Arguments about whether the Koran really does mandate the wearing of the burqa or whether the item is simply a manifestation of extremism or a non-religious cultural practice do not settle the issue. The state is not in a position to adjudicate theological disputes, and freedom of religion precludes it from doing so in any event.

In essence, if a woman has been forced to wear the burqa by an oppressive husband she should have the right and the means (provided by the state) to leave that relationship if she wishes. If she has chosen to wear it voluntarily, her motivation – religious, cultural, fashion or other – is no-one else’s business. The resources of the state should be directed at identifying and addressing domestic abuse, not arresting people on a speculative basis because of their clothing.

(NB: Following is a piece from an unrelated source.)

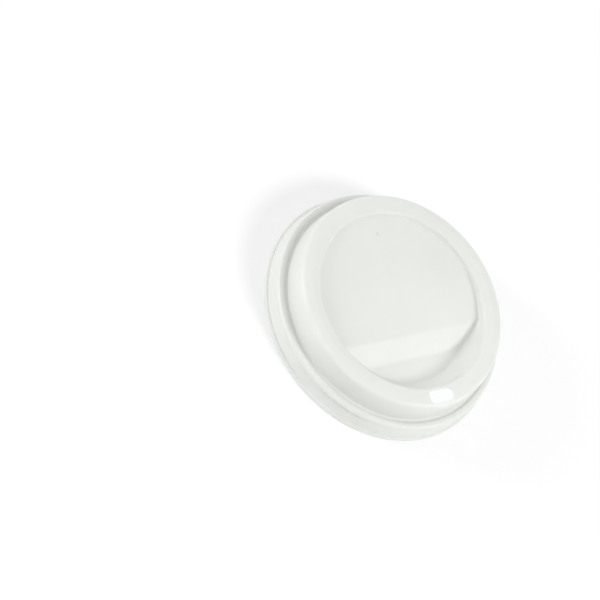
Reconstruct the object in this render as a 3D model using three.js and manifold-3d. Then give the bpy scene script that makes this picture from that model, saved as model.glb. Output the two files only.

Notwithstanding the above conclusion, there are particular circumstances in which both the state and private entities can and should ban the burqa (and various other items of clothing, both religious and non-religious). First, state schools should be permitted to ban religious clothing as part of the separation of church and state.

Secondly, banks, airports and other places with serious security concerns should be entitled to require burqas to be removed on their premises, as they do for anything else covering the face such as motorcycle helmets.

Thirdly, the rule of open justice – a cornerstone of the common law – should trump the right to wear a burqa. Accordingly, a witness may not insist on wearing the burqa whilst giving evidence, nor should the court be cleared whilst she is doing so. The present guidance to the contrary is, I suggest, unlawful.

Finally, I would hesitate before condemning the French, despite disagreeing with the ban. There is much to be admired in the French concept of laïcité, as foreshadowed by what I have written in earlier posts about law and religion. As a manifestation of that concept a ban may well be more justifiable.